Em apenas quinze segundos, Bill Murray vira um adolescente e deixa atravessar
em seu rosto o amor juvenil que sente nascer pela bela garota com quem flerta,
o desconforto por saber que estão ambos comprometidos, a saudade que sente de sua
casa e a tristeza, que enfraquece sua voz, por ter a plena consciência de que
nada daquilo é real ou duradouro. Mas a questão que o filme propõe ao final é:
precisa ser? A amizade que dois estranhos compartilham em alguns dias pode ser
mais poderosa e sincera que um casamento de vários anos.

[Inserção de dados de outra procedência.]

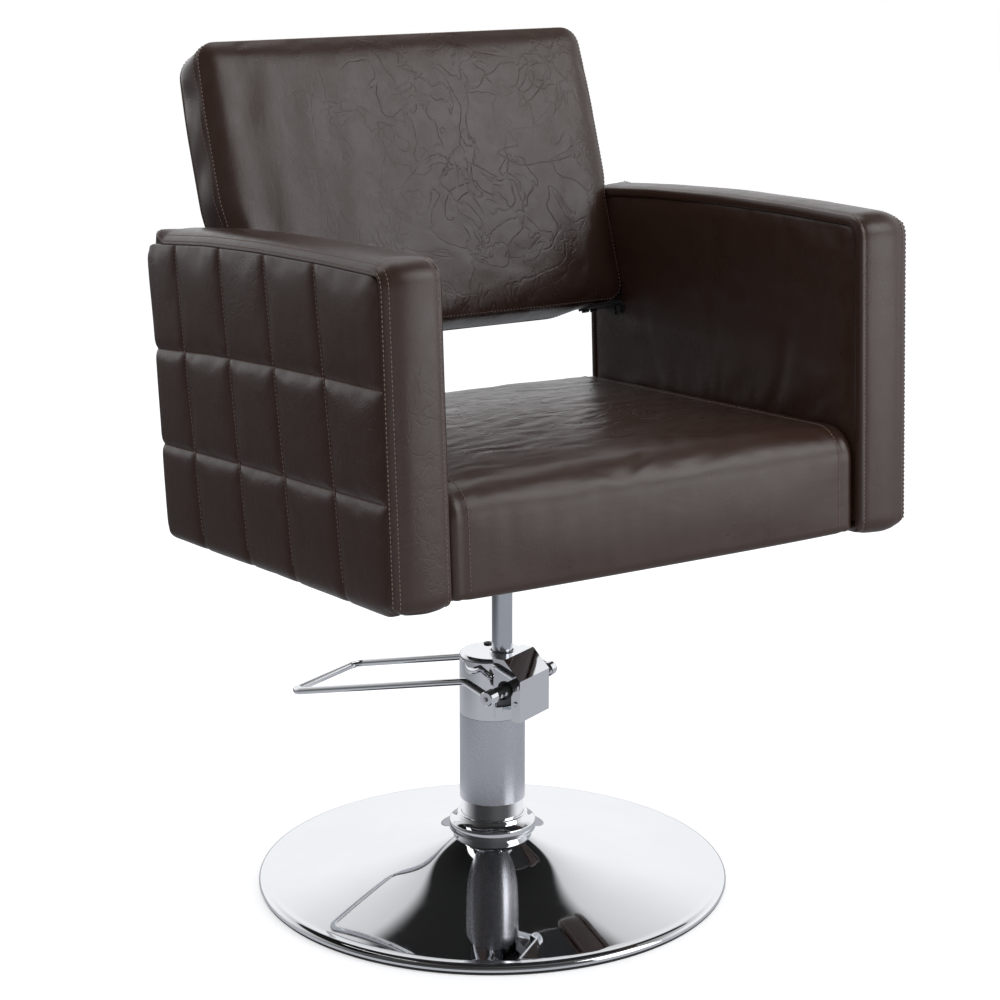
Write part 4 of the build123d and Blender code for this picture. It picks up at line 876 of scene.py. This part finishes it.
def seat_pad():
    low, high = seat_box("seat_cushion")
    frame_low, frame_high = seat_box("seat_frame")
    board_top = seat_box("seat_board")[1][2] + 0.3
    half, front, rear = high[0], low[1], high[1]
    upper, outward = seat_outline(front, rear, high[2])
    seam = half - SEAT_SEAM
    edge = half - SEAT_EDGE
    x = np.concatenate((-edge, np.linspace(-seam, seam, SEAT_COLUMNS), edge[::-1]))
    rise = np.concatenate((SEAT_DROP, np.zeros(SEAT_COLUMNS), SEAT_DROP[::-1]))
    sides = len(SEAT_EDGE)
    rise[sides] = rise[-sides - 1] = SEAM_DIP
    crown_x = 1 - np.abs(x / half) ** 3
    y, z = upper[:, 0], upper[:, 1]
    on_top = smooth((z - 70) / 40)
    crown_y = np.clip(1 - np.abs((y - (front + rear) / 2) / ((rear - front) / 2)) ** 4, 0, 1)
    height = rise[None, :] + crown_x[None, :] * (2.0 + 5.0 * on_top * crown_y)[:, None]
    yz = upper[:, None, :] + outward[:, None, :] * height[..., None]
    sheet = np.concatenate((np.broadcast_to(x[None, :, None], yz.shape[:2] + (1,)), yz), axis=-1)
    held = np.zeros(sheet.shape[:2], bool)
    held[:3] = held[-3:] = True
    held[:, :sides + 1] = held[:, -sides - 1:] = True
    soft = inflate(sheet, held, pressure=0.2, cap=4.0, grow=0.0, bending=4.0)
    # creases run across the top, and soft folds run down the front
    along = np.concatenate(([0], np.cumsum(np.linalg.norm(np.diff(upper, axis=0), axis=1))))
    flat = np.stack(np.broadcast_arrays(x[None, :], along[:, None]), axis=-1)
    bent = flat + np.stack((ripple(flat, 90.0, 54), ripple(flat, 70.0, 55)), axis=-1) * 9.0
    across = ripple(bent @ np.array(((0.25, 0.18), (0.0, 1.0))), 24.0, 51) * 0.42
    down = ripple(flat * (1.0, 0.2), 30.0, 53) * 0.22
    free = smooth((seam - np.abs(x)) / 30)[None, :]
    lift = across * on_top[:, None] * free + down * ((1 - on_top) * smooth((z - 5) / 20))[:, None] * free
    normal = np.concatenate((np.zeros((len(outward), 1)), outward), axis=1)
    soft = soft + normal[:, None, :] * lift[..., None]
    # underside: a skirt round a pocket that holds the timber
    skirt = frame_high[0]
    pocket = np.array([(front + 9.6, -2.5), (frame_low[1] - 0.2, -2.5), (frame_low[1] - 0.2, board_top),
                       (frame_high[1] + 0.2, board_top), (frame_high[1] + 0.2, 0.3), (rear - 9.6, 0.3)])
    plain = pocket.copy()
    plain[2:4, 1] = (-2.5, 0.3)
    under = np.where((np.abs(x) < skirt)[None, :, None], pocket[:, None, :], plain[:, None, :])
    under_x = x.copy()
    for column, past_skirt in ((5, 0.2), (4, 0.6)):
        under_x[column], under_x[-column - 1] = -skirt - past_skirt, skirt + past_skirt
    under = np.concatenate((np.broadcast_to(under_x[None, :, None], under.shape[:2] + (1,)), under), axis=-1)
    loop = np.concatenate((soft, under), axis=0)
    shares = np.linspace(0, 1, 8)[None, :, None]
    caps = []
    for column in (0, -1):
        first, last = loop[:len(loop) // 2, column], loop[::-1][:len(loop) // 2, column]
        caps.append((first[:, None, :] + (last - first)[:, None, :] * shares, False, False))
    cushion("seat_pad", [(loop, True, False)] + caps, materials["leather_seat"], "seat_cushion")
    normals = grid_normals(soft)
    if normals[len(soft) // 2, :, 2].mean() < 0:
        normals = -normals
    rows = []
    for column, beside in ((7, 9), (-8, -10)):
        line = soft[4:-3, column] + (soft[4:-3, beside] - soft[4:-3, column]) * 0.1
        rows.extend(stitch_row(line, normals[4:-3, column]))
    return rows


seat_stitches = seat_pad()


# ---------------------------------------------------------------- backrest
def back_box(name):
    local = node_points(name) - BACK_FOOT
    points = np.stack((local[:, 0], local @ BACK_UP, local @ BACK_OUT), axis=1)
    return points.min(axis=0), points.max(axis=0)


BACK_HALF, BACK_TALL = back_box("back_cushion")[1][:2]
BACK_THICK = -back_box("back_panel")[0][2]
BACK_CENTRE = BACK_FOOT + BACK_UP * BACK_TALL / 2
BACK_COLUMNS, BACK_ROWS = 78, 54


def back_ring(inset, depth, u, v):
    """Across and up for shares u and v of the backrest's outline at a depth, drawn in by an inset."""
    deep = np.clip(-depth / BACK_THICK, 0, 1)
    r = max(6.0, 22.0 + 8.0 * deep - inset)
    half_up = BACK_TALL / 2 - inset
    x, up = round_corners(u * (BACK_HALF - inset), v * half_up, BACK_HALF - inset, half_up, r)
    up = up + BACK_TALL / 2
    # above the arms the cushion swells a little past them
    x = x * (1 + 0.018 * smooth((up - 120) / 40) * smooth((BACK_TALL + 30 - up) / 130))
    up = up + 2.0 * smooth((up - 250) / 80) * (1 + 0.5 * x / BACK_HALF)
    # the underside slopes down to the rear between the steel angles
    between = 1 - smooth((np.abs(x) - 175) / 45)
    up = up + (1 - smooth(up / 70)) * (2.0 * (1 - deep) - 8.5 * deep * between)
    return x, up


def back_grid(inset, depth_of):
    u, v = np.meshgrid(spread(-1, 1, BACK_COLUMNS, 1.5), spread(-1, 1, BACK_ROWS, 1.5), indexing="ij")
    x, up = back_ring(inset, depth_of(0.0, 0.0, 0.0) if callable(depth_of) else depth_of, u, v)
    rim = np.minimum((1 - np.abs(u)) * BACK_HALF, (1 - np.abs(v)) * BACK_TALL / 2)
    depth = depth_of(u, v, rim) if callable(depth_of) else np.full_like(x, depth_of)
    return u, v, rim, from_back(x, up, depth)


def ring_patch(rings):
    """The side of a cushion as rings of points round the backrest's outline."""
    u, v = np.meshgrid(spread(-1, 1, BACK_COLUMNS, 1.5), spread(-1, 1, BACK_ROWS, 1.5), indexing="ij")
    r, c = border(*u.shape)
    made = []
    for inset, depth in rings:
        x, up = back_ring(inset, depth, u[r, c], v[r, c])
        made.append(from_back(x, up, np.full_like(x, depth)))
    return np.stack(made, axis=1)


# the rings of the backrest's side, as inset and depth, and the two of them that are sewn
BOXING = ((1.0, -5.8), (1.5, -7.0), (0.6, -8.8), (-0.4, -13.0), (-1.2, -22.0), (-1.4, -32.0), (-0.9, -42.0),
          (0.1, -50.0), (1.2, -55.0), (2.4, -57.6), (6.0, -57.6), (6.5, -47.6), (14.0, -47.3), (14.0, -34.8))
BOXING_SEAMS = (4, 9)


def back_pad():
    def front_depth(u, v, rim):
        crown = (1 - np.abs(u) ** 3) * (1 - np.abs(v) ** 3)
        return -5.0 + 6.5 * (1 - (1 - np.clip(rim / 24, 0, 1)) ** 2.6) + 2.0 * crown

    u, v, rim, sheet = back_grid(0.0, front_depth)
    held = np.zeros(u.shape, bool)
    held[0] = held[-1] = True
    held[:, 0] = held[:, -1] = True
    soft = inflate(sheet, held, pressure=0.14, cap=4.0, grow=0.001, bending=3.0, outward=BACK_OUT)
    local = soft - BACK_FOOT
    across, up = local[..., 0], local @ BACK_UP
    flat = np.stack((across, up), axis=-1)
    free = smooth(rim / 30)
    lean_waves = ripple(flat @ np.array(((1.0, 0.12), (-0.12, 0.25))), 60.0, 61) * 0.6
    left = smooth((60 - across) / 160)
    soft = soft + BACK_OUT * (lean_waves * free * left)[..., None]
    branches = 1 - np.abs(ripple(flat, 55.0, 62) + 0.4 * ripple(flat, 25.0, 63))
    soft = soft - BACK_OUT * (0.6 * smooth((branches - 0.5) / 0.5) * free * (1 - left))[..., None]
    r, c = border(*u.shape)
    boxing = np.concatenate((soft[r, c][:, None, :], ring_patch(BOXING)), axis=1)
    # between its two seams the side swells a little here and there
    swell = ripple(boxing, 45.0, 64)[..., None] * (boxing - BACK_CENTRE) / 300
    ease = np.zeros(boxing.shape[1])
    ease[slice(*BOXING_SEAMS)] = (0.5, 1.0, 1.0, 0.8, 0.4)
    boxing = boxing + swell * ease[None, :, None] * 1.6
    back = back_grid(*BOXING[-1])[3]
    cushion("back_pad", [(soft, False, False), (boxing, True, False), (back, False, False)],
            materials["leather_back"], "back_cushion")
    face_normal = grid_normals(soft)
    if (face_normal @ BACK_OUT).mean() < 0:
        face_normal = -face_normal
    inner = soft[1:-1, 1:-1]
    r, c = border(*inner.shape[:2])
    rows = stitch_row(inner[r, c], face_normal[1:-1, 1:-1][r, c], closed=True, sink=0.0)
    ring = boxing[:, BOXING_SEAMS[0] + 1]
    side_normal = np.cross(np.roll(ring, -1, 0) - np.roll(ring, 1, 0), BACK_OUT)
    side_normal /= np.linalg.norm(side_normal, axis=1)[:, None]
    if (side_normal * (ring - BACK_CENTRE)).sum() < 0:
        side_normal = -side_normal
    for seam in BOXING_SEAMS:
        rows.extend(stitch_row(boxing[:, seam], side_normal, closed=True))
    return rows


COVER_SIDE = ((2.0, -60.6), (1.6, -59.2), (2.6, -58.0), (7.0, -57.8), (7.2, -48.0))


def back_cover():
    def rear_depth(u, v, rim):
        edge = 1 - (1 - np.clip(rim / 16, 0, 1)) ** 2.2
        return -(BACK_THICK - 0.5) - 1.6 * edge - 1.5 * (1 - u ** 4) * (1 - v ** 4)

    u, v, rim, sheet = back_grid(3.0, rear_depth)
    held = np.zeros(u.shape, bool)
    held[:2] = held[-2:] = True
    held[:, :2] = held[:, -2:] = True
    soft = inflate(sheet, held, pressure=0.15, cap=3.0, grow=0.004, bending=2.0, outward=-BACK_OUT)
    flat = np.stack((u * BACK_HALF, v * BACK_TALL / 2), axis=-1)
    soft = soft - BACK_OUT * (ripple(flat, 90.0, 71) * 0.5 * smooth(rim / 40))[..., None]
    r, c = border(*u.shape)
    side = np.concatenate((soft[r, c][:, None, :], ring_patch(COVER_SIDE)), axis=1)
    inside = back_grid(*COVER_SIDE[-1])[3]
    cushion("back_cover", [(soft, False, False), (side, True, False), (inside, False, False)],
            materials["leather_arm"], "back_panel")
    inner = soft[2:-2, 2:-2]
    seam = inner[border(*inner.shape[:2])]
    return stitch_row(seam, np.broadcast_to(-BACK_OUT, seam.shape), closed=True)


back_stitches = back_pad() + back_cover()
for name, rows in (("arm_stitching_left", stitches["left"]), ("arm_stitching_right", stitches["right"]),
                   ("seat_stitching", seat_stitches), ("back_stitching", back_stitches)):
    seat_piece(name, [(tube, False, True) for tube in rows], materials["thread"])

# ---------------------------------------------------------------- CAD nodes that stay
for name, node in nodes.items():
    # the photo shows the backrest's screws black
    slot = "black_steel" if name.startswith("back_screws") else node_slots[name]
    node.data.materials.clear()
    node.data.materials.append(materials[slot])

Você pode assistir dez comédias românticas americanas, que
tenho certeza que não irá encontrar momento mais terno e verdadeiro que o
simples toque dos dedos de Bob nos pés de Charlotte, quando estão dividindo a
mesma cama, após uma balada noturna. Não há necessidade de trilha sonora
manipuladora, pois investimos genuíno carinho naqueles dois personagens. A insegurança
demonstrada na posição fetal da jovem e o tédio que ele expressa no desleixo
com que preenche seu lado da cama. Lentamente percebemos a mão dele vencendo o
medo da entrega do sentimento, a insegurança pela diferença de idades, procurando
o toque que simboliza naquele momento muito mais que um beijo. E quando ele é
finalmente expressado numa cena posterior, explode como a redenção de dois “caroneiros” na estrada
da vida, que finalmente descobriram que não estão sozinhos, que alguém se
importa. Eles precisaram viajar para o outro lado do mundo, para encontrarem na
intensa solidão um eco em resposta aos seus gritos por socorro.
Gosto demais deste filme. O título, acho, deveria ser apenas "Encontro", pois é a idéia central da história de duas pessoas que se identificam pela solidão e se buscam como forma de sobrevivência. É linda a cena final onde ela caminha, sorrindo pra si mesma, no meio das pessoas. Adorei a crítica.